## Begin
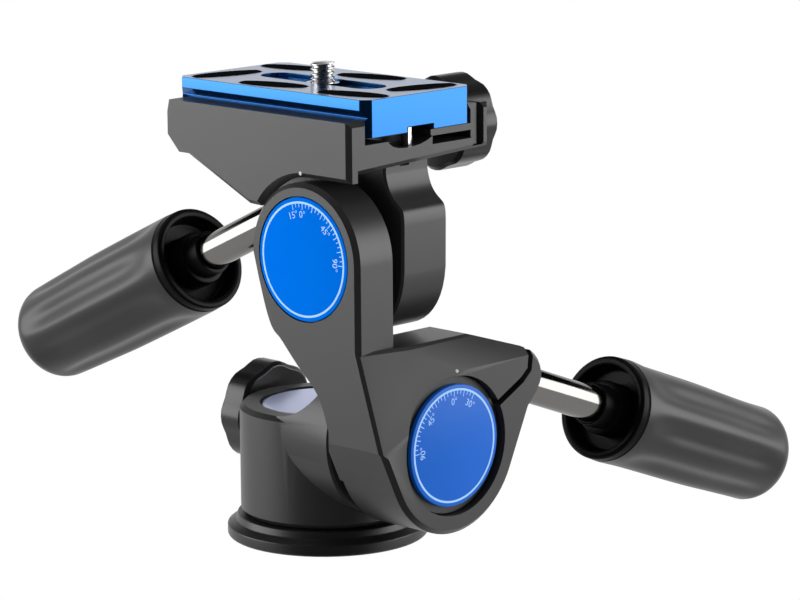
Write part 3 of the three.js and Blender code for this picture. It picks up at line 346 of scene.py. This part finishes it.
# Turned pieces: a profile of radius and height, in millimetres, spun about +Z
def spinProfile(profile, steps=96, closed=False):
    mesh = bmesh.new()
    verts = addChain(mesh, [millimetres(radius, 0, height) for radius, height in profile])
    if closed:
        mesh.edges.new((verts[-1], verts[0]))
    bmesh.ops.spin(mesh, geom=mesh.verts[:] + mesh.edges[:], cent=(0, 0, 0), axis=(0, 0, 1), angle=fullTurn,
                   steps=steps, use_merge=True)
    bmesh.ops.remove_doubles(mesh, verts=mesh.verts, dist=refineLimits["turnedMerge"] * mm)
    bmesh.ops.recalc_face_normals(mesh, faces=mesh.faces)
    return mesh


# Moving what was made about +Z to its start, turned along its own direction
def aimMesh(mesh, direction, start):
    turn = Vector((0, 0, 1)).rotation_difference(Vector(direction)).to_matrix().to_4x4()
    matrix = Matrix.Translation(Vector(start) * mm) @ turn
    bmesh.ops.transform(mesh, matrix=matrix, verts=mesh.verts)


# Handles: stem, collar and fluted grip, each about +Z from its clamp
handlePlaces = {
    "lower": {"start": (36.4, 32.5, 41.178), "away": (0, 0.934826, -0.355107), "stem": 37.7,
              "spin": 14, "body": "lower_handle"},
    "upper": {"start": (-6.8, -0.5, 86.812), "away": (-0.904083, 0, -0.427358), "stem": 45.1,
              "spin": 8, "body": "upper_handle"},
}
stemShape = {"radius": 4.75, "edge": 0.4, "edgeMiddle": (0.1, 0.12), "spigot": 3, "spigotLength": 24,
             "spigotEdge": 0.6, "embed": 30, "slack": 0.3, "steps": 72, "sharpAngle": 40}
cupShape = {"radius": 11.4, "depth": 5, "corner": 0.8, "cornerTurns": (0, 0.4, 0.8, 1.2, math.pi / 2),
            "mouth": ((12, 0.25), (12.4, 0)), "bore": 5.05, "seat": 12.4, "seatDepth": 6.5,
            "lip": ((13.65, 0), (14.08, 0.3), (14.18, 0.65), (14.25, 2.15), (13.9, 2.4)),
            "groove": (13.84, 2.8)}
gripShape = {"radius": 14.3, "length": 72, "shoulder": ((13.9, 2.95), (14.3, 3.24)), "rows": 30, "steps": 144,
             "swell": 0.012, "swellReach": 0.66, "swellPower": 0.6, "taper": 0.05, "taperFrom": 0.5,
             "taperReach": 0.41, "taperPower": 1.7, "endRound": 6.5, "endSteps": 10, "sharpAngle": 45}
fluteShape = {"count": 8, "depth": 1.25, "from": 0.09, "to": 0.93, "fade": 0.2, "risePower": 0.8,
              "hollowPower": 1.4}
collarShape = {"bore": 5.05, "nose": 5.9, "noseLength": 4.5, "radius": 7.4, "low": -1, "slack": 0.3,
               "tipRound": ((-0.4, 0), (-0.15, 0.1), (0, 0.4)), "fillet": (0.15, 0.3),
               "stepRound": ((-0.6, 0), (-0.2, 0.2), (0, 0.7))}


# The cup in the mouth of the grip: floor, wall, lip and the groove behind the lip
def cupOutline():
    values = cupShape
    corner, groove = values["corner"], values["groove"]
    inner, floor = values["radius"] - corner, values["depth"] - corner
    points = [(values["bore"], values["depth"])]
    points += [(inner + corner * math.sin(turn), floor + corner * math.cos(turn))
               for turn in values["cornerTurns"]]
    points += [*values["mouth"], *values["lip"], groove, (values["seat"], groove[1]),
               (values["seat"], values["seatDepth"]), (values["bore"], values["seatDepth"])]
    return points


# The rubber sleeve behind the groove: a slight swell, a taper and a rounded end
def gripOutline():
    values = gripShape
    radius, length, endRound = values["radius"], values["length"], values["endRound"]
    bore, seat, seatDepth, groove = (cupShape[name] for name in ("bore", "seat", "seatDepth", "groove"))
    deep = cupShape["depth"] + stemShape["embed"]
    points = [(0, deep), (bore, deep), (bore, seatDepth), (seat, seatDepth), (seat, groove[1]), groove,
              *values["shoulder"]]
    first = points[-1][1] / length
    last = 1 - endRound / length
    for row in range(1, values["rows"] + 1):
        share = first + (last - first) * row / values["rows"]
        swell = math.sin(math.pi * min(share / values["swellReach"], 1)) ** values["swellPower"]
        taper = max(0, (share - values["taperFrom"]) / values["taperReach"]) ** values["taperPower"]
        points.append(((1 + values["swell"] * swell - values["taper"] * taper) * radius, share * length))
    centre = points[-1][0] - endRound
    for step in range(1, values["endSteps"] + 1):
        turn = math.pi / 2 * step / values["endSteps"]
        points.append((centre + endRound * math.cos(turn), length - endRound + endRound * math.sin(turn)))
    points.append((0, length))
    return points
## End
## Begin
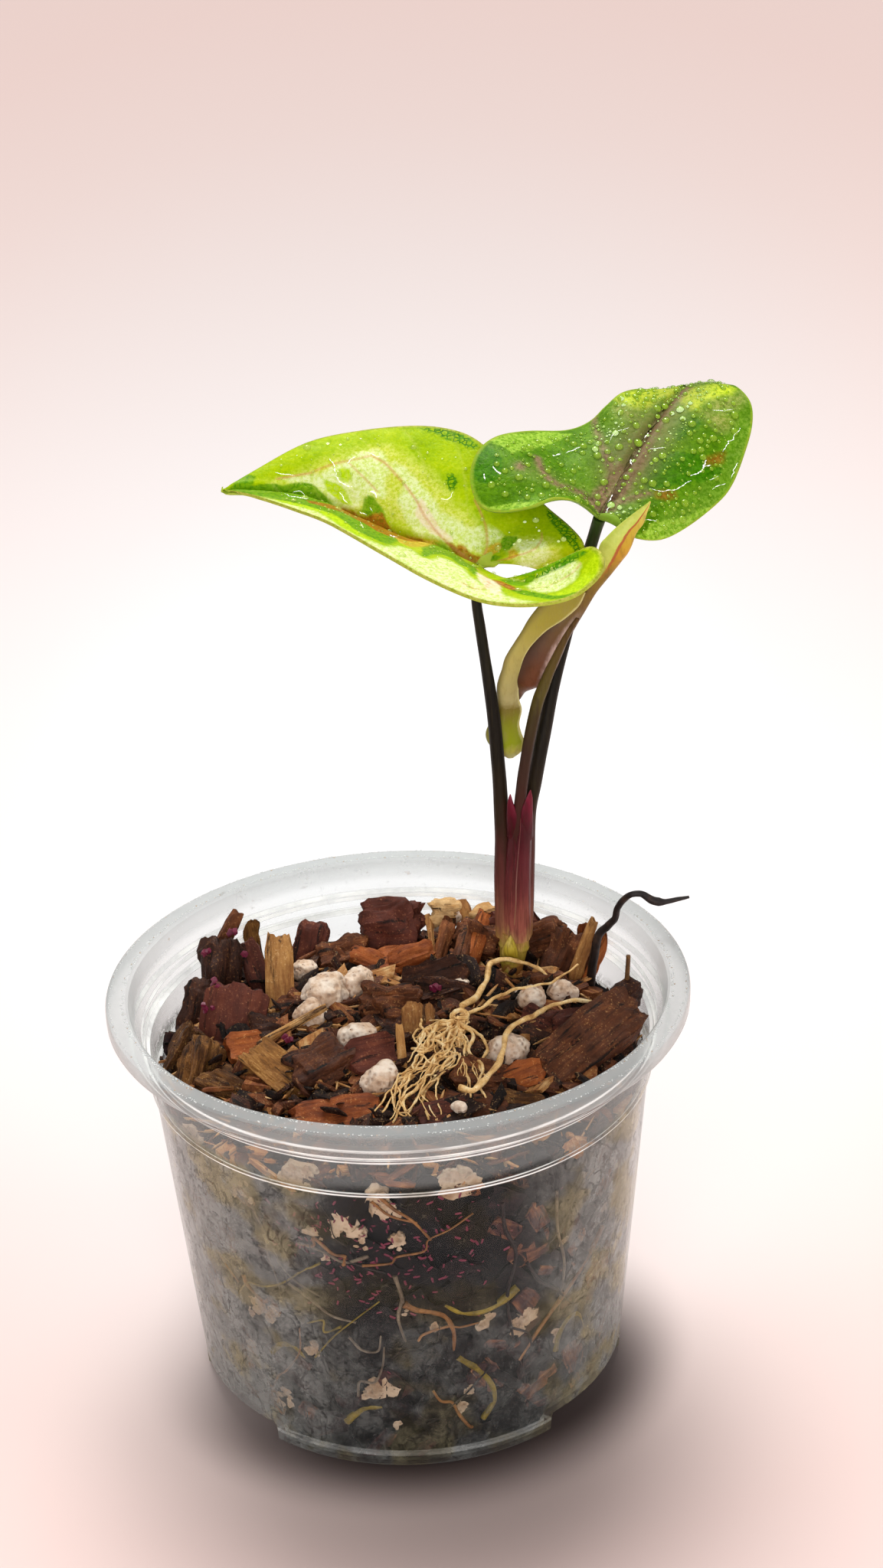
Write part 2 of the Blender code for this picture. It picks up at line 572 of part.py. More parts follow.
## End
▶ _Direction_
Only the lines from the one with "Write part 3" up to the one with "bmesh.ops.transform(mesh, matrix=matrix, verts=mesh.verts)" should be repeated, both included, exactly as they appear.

▶ _Answer to the task_
Write part 3 of the three.js and Blender code for this picture. It picks up at line 346 of scene.py. This part finishes it.
# Turned pieces: a profile of radius and height, in millimetres, spun about +Z
def spinProfile(profile, steps=96, closed=False):
    mesh = bmesh.new()
    verts = addChain(mesh, [millimetres(radius, 0, height) for radius, height in profile])
    if closed:
        mesh.edges.new((verts[-1], verts[0]))
    bmesh.ops.spin(mesh, geom=mesh.verts[:] + mesh.edges[:], cent=(0, 0, 0), axis=(0, 0, 1), angle=fullTurn,
                   steps=steps, use_merge=True)
    bmesh.ops.remove_doubles(mesh, verts=mesh.verts, dist=refineLimits["turnedMerge"] * mm)
    bmesh.ops.recalc_face_normals(mesh, faces=mesh.faces)
    return mesh


# Moving what was made about +Z to its start, turned along its own direction
def aimMesh(mesh, direction, start):
    turn = Vector((0, 0, 1)).rotation_difference(Vector(direction)).to_matrix().to_4x4()
    matrix = Matrix.Translation(Vector(start) * mm) @ turn
    bmesh.ops.transform(mesh, matrix=matrix, verts=mesh.verts)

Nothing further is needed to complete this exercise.